Given a simply connected and open subset D of [math]\displaystyle{ \mathbb{R}^2 }[/math] and two functions I and J which are continuous on D, an implicit first-order ordinary differential equation of the form

[math]\displaystyle{ I(x, y)\, dx + J(x, y)\, dy = 0, }[/math]

is called an exact differential equation if there exists a continuously differentiable function F, called the potential function,^[1][2] so that

[math]\displaystyle{ \frac{\partial F}{\partial x} = I }[/math]

and

[math]\displaystyle{ \frac{\partial F}{\partial y} = J. }[/math]

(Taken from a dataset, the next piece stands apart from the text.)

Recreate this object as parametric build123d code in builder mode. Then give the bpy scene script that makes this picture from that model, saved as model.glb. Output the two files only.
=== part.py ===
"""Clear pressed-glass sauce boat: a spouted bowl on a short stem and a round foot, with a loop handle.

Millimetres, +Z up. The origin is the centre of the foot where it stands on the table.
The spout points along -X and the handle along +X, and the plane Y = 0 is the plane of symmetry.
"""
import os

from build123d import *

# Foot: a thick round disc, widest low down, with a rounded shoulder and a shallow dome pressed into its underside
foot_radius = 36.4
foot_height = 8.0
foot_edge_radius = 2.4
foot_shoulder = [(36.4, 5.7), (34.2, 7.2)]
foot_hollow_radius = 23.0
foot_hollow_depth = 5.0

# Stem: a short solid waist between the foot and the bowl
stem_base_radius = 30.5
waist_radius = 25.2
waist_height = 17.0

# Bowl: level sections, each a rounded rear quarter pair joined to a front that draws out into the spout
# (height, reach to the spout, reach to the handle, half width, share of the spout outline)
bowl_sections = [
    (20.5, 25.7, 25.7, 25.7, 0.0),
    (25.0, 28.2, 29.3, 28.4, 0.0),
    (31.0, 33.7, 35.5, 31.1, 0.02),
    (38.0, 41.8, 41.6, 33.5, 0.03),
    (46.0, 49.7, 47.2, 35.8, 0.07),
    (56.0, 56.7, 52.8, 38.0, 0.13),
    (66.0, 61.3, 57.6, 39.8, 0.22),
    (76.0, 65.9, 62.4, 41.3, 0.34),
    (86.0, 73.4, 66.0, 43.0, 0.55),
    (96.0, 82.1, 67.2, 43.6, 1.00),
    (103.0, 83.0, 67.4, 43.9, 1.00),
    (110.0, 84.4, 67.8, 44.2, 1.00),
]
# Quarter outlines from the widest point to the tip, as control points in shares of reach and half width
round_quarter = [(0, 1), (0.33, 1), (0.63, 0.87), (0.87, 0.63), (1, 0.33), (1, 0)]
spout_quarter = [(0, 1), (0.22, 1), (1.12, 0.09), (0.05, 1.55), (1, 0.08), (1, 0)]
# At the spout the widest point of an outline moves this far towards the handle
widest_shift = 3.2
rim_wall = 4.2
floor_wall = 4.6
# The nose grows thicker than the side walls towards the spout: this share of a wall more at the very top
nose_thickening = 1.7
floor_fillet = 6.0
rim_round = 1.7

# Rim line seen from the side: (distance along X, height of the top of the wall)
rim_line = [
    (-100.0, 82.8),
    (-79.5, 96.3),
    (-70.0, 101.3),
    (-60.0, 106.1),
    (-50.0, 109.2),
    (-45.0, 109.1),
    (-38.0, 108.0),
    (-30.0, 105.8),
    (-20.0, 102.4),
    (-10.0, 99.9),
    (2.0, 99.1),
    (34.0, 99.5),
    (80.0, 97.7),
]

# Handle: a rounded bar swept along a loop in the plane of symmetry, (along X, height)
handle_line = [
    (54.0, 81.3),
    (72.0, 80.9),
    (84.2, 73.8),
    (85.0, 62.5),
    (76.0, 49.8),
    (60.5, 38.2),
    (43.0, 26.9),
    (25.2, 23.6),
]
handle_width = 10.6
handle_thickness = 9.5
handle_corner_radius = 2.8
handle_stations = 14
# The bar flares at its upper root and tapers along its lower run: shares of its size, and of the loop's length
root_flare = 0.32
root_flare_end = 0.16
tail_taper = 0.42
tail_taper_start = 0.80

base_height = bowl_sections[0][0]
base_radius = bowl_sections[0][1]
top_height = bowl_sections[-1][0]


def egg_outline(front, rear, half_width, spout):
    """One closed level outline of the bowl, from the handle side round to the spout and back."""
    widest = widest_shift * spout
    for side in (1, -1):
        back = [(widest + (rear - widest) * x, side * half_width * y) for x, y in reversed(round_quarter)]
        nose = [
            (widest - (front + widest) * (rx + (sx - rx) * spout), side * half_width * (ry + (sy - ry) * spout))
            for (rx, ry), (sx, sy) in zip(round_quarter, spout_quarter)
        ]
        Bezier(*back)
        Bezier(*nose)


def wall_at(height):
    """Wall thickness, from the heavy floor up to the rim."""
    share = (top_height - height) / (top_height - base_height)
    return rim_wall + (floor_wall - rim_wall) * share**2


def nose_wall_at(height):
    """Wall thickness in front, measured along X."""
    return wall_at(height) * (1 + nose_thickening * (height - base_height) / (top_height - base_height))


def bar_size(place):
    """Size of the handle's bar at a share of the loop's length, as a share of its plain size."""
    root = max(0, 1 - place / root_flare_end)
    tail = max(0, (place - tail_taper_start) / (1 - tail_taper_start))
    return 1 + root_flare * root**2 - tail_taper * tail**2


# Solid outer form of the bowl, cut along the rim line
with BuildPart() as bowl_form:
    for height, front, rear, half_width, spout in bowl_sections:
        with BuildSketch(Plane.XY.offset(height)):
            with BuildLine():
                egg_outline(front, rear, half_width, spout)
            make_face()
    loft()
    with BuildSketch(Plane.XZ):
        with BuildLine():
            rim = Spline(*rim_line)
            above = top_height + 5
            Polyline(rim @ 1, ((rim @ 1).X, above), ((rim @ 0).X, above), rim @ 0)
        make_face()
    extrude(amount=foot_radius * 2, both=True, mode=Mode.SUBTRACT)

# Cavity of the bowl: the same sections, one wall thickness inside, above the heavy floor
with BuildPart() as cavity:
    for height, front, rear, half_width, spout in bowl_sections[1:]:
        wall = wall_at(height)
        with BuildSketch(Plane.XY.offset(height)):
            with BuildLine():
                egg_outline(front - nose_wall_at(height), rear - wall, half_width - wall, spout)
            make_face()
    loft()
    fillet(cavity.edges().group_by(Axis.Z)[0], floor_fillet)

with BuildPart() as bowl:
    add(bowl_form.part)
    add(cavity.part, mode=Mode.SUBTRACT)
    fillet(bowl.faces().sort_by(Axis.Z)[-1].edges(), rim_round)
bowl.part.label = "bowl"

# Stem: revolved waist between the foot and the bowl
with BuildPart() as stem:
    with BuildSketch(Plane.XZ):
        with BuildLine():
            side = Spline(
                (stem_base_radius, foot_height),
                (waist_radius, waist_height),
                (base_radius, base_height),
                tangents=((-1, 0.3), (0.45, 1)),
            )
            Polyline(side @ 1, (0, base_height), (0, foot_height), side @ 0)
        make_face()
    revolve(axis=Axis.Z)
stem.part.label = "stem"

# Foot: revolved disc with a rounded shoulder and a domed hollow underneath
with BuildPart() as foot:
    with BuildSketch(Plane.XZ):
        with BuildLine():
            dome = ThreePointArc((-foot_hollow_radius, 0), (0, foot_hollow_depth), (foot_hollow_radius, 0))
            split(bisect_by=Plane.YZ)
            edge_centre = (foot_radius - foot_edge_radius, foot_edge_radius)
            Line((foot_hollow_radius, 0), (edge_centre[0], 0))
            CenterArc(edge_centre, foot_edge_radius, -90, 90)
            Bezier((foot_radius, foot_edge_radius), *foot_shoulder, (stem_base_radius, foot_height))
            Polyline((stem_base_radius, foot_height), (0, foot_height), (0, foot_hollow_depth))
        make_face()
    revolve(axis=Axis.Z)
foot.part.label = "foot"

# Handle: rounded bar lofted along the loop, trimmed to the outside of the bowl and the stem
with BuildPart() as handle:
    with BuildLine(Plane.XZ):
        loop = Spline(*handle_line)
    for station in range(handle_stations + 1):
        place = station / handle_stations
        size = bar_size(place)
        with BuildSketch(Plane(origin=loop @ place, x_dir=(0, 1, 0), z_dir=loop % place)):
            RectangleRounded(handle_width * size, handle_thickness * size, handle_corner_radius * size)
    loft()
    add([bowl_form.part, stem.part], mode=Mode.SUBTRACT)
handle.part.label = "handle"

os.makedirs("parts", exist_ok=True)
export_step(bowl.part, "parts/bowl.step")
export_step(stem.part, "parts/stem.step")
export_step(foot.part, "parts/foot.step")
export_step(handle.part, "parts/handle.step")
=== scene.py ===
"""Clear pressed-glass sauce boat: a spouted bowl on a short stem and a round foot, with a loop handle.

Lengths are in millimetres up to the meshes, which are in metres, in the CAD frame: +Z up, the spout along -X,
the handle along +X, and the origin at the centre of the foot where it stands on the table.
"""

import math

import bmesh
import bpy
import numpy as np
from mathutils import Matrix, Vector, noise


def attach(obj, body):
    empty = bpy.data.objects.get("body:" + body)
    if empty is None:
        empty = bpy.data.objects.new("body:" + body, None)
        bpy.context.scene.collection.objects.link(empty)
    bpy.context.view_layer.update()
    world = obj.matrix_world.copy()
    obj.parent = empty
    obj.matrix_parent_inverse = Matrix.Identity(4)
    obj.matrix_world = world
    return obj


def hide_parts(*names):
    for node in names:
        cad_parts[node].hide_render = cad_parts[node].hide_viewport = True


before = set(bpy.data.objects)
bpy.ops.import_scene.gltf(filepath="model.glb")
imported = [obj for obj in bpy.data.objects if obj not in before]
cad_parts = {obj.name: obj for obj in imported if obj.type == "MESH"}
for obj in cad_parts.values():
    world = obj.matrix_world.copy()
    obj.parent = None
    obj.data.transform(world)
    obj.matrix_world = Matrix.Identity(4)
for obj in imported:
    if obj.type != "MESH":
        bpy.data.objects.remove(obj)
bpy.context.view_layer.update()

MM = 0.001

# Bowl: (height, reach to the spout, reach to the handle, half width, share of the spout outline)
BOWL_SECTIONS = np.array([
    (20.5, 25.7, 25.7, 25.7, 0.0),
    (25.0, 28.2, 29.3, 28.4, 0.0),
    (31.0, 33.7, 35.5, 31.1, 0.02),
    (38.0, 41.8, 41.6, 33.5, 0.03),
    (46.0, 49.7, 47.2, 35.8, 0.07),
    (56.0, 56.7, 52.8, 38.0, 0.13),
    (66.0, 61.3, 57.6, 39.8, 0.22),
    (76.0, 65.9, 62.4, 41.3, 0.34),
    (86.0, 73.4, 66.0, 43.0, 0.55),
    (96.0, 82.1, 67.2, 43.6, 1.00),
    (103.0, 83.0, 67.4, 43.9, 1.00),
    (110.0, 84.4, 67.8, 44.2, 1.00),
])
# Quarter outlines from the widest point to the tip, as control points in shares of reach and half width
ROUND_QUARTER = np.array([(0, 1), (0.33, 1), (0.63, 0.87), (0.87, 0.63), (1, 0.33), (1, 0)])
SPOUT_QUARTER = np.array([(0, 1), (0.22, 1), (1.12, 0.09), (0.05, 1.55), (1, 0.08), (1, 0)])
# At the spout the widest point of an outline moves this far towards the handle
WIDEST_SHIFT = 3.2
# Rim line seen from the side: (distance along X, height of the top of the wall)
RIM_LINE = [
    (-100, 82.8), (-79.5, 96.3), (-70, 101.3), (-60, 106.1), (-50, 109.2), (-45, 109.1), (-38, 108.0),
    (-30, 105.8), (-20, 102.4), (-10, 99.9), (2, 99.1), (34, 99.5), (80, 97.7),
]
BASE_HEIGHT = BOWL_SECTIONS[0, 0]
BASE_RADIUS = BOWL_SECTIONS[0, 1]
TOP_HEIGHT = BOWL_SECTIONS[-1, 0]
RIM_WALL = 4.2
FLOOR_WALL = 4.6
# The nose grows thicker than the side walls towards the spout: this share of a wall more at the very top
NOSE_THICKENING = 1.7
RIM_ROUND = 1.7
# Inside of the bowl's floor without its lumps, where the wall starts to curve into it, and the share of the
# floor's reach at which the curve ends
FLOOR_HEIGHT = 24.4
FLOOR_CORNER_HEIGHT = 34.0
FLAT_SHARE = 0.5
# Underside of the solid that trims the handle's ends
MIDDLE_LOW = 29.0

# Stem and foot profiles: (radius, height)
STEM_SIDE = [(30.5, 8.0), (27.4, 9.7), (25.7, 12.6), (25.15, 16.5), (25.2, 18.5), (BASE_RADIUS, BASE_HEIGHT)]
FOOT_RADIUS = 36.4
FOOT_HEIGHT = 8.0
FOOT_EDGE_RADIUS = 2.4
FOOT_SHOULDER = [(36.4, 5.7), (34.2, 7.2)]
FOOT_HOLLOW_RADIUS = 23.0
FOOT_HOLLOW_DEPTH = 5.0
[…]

An exact equation may also be presented in the following form:

[math]\displaystyle{ I(x, y) + J(x, y) \, y'(x) = 0 }[/math]

where the same constraints on I and J apply for the differential equation to be exact.

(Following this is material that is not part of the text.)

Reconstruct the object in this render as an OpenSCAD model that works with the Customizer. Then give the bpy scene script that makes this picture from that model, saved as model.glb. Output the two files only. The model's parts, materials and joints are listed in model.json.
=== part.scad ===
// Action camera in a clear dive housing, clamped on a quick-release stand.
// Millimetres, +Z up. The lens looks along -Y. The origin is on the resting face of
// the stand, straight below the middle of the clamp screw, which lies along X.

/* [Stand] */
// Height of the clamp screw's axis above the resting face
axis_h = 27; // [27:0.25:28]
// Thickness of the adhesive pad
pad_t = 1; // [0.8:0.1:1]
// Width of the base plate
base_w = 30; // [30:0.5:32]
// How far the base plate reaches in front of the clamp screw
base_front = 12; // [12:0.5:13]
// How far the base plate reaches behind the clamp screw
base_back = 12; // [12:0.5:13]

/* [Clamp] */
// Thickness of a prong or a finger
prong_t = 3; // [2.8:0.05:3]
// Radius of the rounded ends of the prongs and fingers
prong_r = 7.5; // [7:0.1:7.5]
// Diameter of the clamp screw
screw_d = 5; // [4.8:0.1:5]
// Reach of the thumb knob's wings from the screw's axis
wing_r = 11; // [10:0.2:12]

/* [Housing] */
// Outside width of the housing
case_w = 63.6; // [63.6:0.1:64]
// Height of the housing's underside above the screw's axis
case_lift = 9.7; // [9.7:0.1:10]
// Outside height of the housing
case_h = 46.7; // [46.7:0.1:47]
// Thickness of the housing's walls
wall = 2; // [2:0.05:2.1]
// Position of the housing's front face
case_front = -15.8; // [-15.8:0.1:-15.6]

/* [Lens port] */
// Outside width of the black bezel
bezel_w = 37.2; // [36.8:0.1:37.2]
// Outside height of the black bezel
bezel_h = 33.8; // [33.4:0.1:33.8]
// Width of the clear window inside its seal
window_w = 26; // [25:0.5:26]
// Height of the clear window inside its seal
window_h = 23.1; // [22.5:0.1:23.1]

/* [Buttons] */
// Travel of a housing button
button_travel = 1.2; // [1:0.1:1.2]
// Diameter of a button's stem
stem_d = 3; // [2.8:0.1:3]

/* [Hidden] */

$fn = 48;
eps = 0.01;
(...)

The nomenclature of "exact differential equation" refers to the exact differential of a function. For a function [math]\displaystyle{ F(x_0, x_1,...,x_{n-1},x_n) }[/math], the exact or total derivative with respect to [math]\displaystyle{ x_0 }[/math] is given by

[math]\displaystyle{ \frac{dF}{dx_0}=\frac{\partial F}{\partial x_0}+\sum_{i=1}^{n}\frac{\partial F}{\partial x_i}\frac{dx_i}{dx_0}. }[/math]

Example

The function [math]\displaystyle{ F:\mathbb{R}^{2}\to\mathbb{R} }[/math] given by

[math]\displaystyle{ F(x,y) = \frac{1}{2}(x^2 + y^2)+c }[/math]

is a potential function for the differential equation

[math]\displaystyle{ x\,dx + y\,dy = 0.\, }[/math]

First order exact differential equations

Identifying first order exact differential equations

Let the functions [math]\displaystyle{ M }[/math], [math]\displaystyle{ N }[/math], [math]\displaystyle{ M_y }[/math], and [math]\displaystyle{ N_x }[/math], where the subscripts denote the partial derivative with respect to the relative variable, be continuous in the region [math]\displaystyle{ R: \alpha \lt x \lt \beta, \gamma \lt y \lt \delta }[/math]. Then the differential equation

[math]\displaystyle{ M(x, y) + N(x, y)\frac{dy}{dx} = 0 }[/math]

is exact if and only if

[math]\displaystyle{ M_y(x, y) = N_x(x, y) }[/math]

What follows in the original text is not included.